* Start *

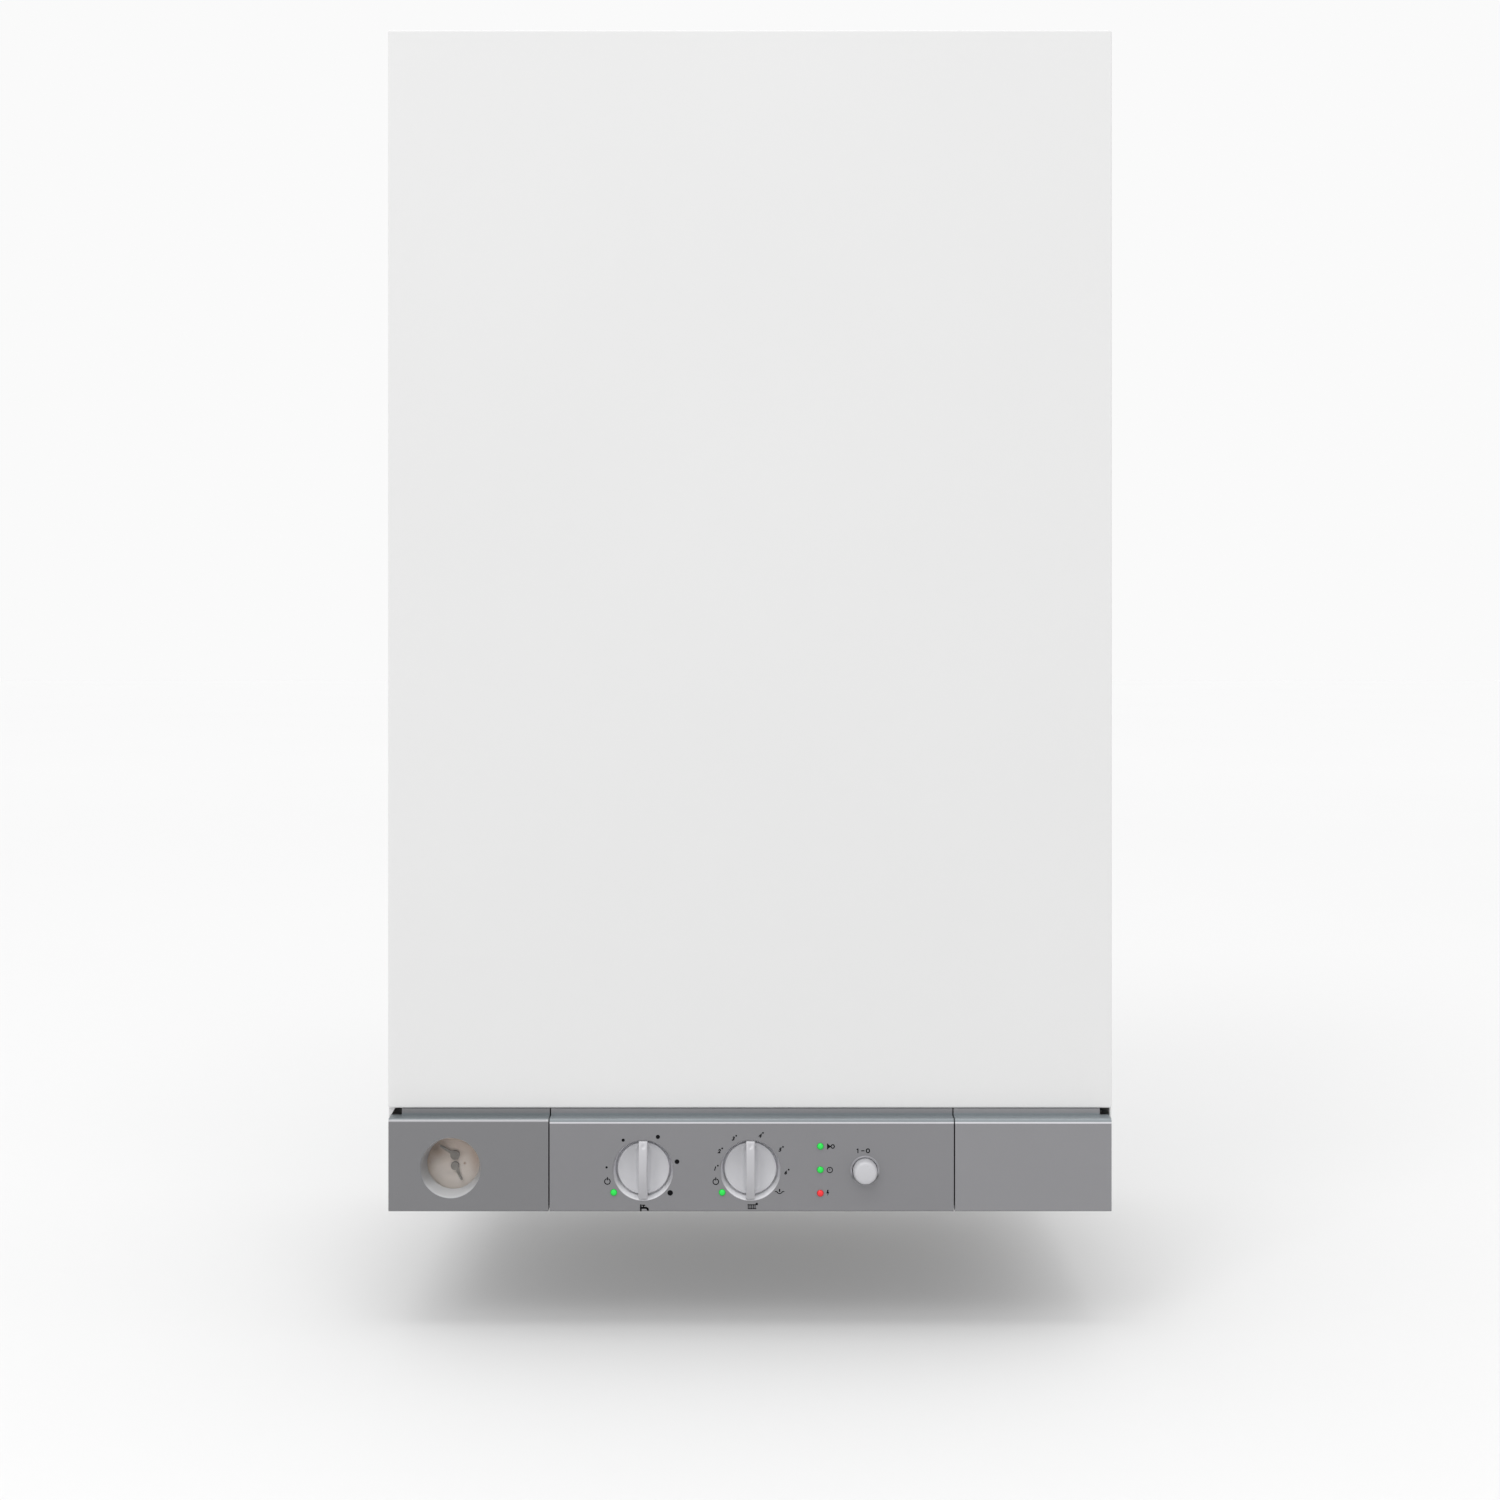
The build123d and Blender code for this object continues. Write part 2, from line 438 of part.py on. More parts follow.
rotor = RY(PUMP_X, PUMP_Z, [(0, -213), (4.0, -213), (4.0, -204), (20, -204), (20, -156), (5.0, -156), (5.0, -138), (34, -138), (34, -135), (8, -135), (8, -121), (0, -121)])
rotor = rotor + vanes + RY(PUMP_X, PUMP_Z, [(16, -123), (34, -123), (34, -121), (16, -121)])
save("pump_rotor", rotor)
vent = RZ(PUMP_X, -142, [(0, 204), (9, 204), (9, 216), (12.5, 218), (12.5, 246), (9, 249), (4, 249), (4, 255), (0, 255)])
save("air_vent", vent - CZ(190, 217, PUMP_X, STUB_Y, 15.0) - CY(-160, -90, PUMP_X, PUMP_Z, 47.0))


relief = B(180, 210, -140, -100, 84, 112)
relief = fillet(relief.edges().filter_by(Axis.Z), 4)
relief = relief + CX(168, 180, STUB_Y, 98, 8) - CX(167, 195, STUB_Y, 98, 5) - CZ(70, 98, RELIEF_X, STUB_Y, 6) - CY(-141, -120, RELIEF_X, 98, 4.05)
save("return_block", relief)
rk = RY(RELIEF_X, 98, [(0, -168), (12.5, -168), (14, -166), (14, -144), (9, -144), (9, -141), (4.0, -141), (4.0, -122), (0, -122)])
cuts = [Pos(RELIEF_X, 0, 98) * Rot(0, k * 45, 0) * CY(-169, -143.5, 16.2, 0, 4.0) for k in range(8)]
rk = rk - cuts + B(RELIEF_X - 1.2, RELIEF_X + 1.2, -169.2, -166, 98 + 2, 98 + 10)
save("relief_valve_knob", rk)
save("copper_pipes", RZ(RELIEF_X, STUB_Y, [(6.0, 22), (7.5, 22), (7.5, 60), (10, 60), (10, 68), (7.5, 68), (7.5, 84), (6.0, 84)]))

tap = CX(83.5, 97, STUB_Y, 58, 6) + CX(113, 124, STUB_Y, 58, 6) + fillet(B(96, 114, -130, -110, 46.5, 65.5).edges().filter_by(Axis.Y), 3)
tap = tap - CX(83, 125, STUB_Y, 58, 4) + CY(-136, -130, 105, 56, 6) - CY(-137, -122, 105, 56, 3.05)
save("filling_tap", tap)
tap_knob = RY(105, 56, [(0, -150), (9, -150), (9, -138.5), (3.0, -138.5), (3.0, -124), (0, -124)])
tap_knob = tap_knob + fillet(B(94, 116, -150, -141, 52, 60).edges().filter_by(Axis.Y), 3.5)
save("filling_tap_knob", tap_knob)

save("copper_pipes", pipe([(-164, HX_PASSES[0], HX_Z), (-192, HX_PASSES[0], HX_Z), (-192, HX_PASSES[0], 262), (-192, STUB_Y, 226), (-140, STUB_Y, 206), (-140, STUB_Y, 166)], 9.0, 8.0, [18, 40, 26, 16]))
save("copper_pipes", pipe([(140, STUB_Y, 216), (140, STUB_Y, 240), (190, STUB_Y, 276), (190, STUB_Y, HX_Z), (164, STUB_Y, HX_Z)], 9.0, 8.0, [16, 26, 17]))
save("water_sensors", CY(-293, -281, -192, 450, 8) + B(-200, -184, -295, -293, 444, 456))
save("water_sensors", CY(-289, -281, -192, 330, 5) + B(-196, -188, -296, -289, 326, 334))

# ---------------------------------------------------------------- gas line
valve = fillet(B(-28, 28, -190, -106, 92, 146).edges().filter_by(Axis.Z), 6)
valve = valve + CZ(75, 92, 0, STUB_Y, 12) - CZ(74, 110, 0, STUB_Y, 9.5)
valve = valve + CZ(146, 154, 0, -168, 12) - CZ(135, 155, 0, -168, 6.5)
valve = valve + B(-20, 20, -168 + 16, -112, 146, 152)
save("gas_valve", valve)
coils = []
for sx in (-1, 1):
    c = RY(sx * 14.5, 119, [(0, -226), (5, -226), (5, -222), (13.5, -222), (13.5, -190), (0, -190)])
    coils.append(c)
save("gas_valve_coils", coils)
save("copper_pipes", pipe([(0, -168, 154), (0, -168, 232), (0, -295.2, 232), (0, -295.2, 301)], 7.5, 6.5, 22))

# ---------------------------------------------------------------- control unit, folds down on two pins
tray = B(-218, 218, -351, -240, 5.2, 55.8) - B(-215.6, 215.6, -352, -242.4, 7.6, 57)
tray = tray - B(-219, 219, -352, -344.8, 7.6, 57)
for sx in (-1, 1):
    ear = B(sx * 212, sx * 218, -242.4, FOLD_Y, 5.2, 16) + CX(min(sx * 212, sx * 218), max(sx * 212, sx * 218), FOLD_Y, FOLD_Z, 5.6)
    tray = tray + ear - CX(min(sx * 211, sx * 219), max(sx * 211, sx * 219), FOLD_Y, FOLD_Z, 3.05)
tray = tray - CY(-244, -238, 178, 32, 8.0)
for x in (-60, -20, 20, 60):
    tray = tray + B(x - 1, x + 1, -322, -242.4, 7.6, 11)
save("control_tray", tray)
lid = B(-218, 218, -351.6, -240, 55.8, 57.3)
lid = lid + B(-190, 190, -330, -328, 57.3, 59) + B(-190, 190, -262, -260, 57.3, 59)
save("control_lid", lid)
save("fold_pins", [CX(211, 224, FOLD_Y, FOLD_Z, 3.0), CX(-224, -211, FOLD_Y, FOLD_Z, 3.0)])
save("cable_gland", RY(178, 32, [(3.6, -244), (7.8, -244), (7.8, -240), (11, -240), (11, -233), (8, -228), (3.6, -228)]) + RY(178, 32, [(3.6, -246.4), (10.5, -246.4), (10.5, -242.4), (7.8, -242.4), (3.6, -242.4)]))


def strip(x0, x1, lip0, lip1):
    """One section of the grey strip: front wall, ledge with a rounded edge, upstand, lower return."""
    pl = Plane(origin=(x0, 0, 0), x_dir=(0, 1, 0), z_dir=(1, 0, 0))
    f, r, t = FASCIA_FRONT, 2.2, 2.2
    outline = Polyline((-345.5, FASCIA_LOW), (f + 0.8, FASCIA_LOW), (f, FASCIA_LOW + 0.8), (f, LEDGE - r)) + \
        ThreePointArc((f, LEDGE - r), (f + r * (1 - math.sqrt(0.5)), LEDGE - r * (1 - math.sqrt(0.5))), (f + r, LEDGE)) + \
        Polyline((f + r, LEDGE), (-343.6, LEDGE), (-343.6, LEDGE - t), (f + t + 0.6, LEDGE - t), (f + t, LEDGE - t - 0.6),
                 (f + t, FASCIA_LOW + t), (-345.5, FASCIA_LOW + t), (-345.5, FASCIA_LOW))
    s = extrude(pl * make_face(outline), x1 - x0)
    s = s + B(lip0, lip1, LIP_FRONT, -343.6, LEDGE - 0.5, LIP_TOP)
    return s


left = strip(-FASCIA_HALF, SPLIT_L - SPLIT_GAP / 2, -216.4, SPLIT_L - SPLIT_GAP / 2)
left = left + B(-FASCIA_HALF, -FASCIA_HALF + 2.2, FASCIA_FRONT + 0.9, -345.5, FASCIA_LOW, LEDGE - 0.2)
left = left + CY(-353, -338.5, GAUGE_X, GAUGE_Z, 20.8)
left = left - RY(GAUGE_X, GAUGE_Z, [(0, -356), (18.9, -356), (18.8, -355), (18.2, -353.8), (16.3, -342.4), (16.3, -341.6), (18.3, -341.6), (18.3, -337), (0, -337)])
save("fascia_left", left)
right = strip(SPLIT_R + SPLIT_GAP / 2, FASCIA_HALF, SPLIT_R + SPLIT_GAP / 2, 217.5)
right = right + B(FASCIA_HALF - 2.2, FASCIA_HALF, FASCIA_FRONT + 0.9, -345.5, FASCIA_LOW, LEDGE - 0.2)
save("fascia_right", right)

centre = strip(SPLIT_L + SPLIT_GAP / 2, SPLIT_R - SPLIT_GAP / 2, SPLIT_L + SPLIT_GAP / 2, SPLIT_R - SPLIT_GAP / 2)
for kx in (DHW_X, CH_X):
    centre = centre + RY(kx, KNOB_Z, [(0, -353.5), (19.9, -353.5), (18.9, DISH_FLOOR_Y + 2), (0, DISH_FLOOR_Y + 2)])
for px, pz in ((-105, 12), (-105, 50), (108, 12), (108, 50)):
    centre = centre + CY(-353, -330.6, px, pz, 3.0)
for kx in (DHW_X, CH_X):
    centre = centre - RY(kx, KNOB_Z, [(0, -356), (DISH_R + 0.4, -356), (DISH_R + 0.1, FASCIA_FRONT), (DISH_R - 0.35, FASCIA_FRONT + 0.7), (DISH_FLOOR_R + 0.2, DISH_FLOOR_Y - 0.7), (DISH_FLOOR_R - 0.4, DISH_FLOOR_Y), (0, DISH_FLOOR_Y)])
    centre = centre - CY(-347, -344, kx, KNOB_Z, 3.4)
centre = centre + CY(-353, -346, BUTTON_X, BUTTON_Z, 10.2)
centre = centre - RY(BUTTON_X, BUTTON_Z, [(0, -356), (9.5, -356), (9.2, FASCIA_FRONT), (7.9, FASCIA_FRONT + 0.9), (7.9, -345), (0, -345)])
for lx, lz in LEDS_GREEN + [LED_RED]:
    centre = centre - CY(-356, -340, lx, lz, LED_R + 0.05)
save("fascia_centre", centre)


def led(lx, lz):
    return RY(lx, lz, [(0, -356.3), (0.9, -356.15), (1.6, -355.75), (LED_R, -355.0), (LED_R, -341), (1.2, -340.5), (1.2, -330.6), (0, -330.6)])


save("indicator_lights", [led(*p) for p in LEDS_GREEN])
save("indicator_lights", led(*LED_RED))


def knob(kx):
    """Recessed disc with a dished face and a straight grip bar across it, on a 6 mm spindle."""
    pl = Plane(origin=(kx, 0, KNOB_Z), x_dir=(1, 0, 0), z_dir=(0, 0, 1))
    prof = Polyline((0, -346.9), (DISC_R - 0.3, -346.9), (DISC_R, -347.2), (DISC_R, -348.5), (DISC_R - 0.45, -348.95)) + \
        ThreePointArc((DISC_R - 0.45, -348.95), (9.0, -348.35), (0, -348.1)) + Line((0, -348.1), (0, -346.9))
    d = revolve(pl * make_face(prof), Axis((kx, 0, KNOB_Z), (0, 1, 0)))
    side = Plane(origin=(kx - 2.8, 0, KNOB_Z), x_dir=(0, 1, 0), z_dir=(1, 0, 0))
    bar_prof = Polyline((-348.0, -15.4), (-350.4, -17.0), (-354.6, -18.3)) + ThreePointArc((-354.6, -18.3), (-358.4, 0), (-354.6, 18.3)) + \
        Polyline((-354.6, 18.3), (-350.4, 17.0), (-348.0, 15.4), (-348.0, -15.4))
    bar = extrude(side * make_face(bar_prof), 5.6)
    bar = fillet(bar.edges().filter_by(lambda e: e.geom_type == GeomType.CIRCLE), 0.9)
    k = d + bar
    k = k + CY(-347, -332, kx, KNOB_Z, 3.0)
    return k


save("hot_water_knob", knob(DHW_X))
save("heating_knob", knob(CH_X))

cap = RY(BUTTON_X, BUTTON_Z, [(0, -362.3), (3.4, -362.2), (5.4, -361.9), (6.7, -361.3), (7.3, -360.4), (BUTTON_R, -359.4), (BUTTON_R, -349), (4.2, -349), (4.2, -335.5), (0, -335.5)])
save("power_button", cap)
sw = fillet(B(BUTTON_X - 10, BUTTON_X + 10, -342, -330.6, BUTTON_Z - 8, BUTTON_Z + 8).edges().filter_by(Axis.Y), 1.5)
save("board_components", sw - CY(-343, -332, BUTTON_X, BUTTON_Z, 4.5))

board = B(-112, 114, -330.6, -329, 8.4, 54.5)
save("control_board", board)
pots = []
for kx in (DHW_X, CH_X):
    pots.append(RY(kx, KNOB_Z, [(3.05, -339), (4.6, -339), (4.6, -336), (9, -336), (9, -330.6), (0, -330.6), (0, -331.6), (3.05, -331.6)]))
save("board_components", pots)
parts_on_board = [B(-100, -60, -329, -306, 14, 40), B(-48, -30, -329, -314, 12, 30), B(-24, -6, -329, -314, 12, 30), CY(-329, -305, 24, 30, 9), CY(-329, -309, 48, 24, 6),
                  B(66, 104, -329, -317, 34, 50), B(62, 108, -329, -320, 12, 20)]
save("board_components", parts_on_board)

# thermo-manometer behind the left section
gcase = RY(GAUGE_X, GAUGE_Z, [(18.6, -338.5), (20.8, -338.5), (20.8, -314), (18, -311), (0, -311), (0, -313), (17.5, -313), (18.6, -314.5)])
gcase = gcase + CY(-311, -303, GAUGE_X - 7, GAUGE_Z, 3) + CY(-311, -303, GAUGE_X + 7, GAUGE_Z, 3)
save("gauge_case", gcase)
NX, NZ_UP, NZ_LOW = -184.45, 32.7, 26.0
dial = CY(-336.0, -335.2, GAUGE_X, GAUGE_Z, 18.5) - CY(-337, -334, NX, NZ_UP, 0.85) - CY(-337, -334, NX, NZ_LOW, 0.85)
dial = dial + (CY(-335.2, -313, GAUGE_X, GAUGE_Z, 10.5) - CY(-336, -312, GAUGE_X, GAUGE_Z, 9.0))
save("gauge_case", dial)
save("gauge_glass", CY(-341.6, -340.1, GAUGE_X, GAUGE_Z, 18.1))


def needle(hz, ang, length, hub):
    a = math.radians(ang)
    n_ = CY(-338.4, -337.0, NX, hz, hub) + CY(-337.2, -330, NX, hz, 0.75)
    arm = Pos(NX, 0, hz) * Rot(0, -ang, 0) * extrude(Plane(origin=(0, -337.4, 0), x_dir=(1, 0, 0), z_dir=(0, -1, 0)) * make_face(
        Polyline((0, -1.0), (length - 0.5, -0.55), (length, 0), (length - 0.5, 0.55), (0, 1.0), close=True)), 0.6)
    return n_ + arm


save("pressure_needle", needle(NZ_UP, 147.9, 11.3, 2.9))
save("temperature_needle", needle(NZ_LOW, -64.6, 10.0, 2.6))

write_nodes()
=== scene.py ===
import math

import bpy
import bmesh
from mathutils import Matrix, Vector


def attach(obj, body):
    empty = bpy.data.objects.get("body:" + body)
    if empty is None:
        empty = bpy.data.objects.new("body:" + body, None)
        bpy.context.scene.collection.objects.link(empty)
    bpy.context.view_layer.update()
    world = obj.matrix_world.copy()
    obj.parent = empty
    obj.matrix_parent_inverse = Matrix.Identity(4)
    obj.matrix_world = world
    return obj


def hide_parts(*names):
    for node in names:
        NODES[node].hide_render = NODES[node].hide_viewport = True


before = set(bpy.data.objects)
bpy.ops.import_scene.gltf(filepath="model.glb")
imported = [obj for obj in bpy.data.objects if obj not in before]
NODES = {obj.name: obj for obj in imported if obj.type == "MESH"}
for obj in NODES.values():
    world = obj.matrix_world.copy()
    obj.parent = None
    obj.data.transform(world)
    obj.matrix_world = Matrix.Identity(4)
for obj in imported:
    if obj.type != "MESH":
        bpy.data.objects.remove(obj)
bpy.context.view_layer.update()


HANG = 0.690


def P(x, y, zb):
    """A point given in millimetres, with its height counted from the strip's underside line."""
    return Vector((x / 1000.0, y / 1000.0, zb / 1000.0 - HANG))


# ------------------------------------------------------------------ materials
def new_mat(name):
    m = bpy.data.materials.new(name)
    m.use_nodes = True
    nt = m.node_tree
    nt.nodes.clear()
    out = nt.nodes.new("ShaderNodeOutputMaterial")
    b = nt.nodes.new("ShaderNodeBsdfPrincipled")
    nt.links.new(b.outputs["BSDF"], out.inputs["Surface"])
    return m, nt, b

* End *

## Direction:
In the listing above, find the line with "147.9, 11.3, 2.9))" and the line with "before = set(bpy.data.objects)", then print exactly those lines and every line between them.

## Solution for this task:
save("pressure_needle", needle(NZ_UP, 147.9, 11.3, 2.9))
save("temperature_needle", needle(NZ_LOW, -64.6, 10.0, 2.6))

write_nodes()
=== scene.py ===
import math

import bpy
import bmesh
from mathutils import Matrix, Vector


def attach(obj, body):
    empty = bpy.data.objects.get("body:" + body)
    if empty is None:
        empty = bpy.data.objects.new("body:" + body, None)
        bpy.context.scene.collection.objects.link(empty)
    bpy.context.view_layer.update()
    world = obj.matrix_world.copy()
    obj.parent = empty
    obj.matrix_parent_inverse = Matrix.Identity(4)
    obj.matrix_world = world
    return obj


def hide_parts(*names):
    for node in names:
        NODES[node].hide_render = NODES[node].hide_viewport = True


before = set(bpy.data.objects)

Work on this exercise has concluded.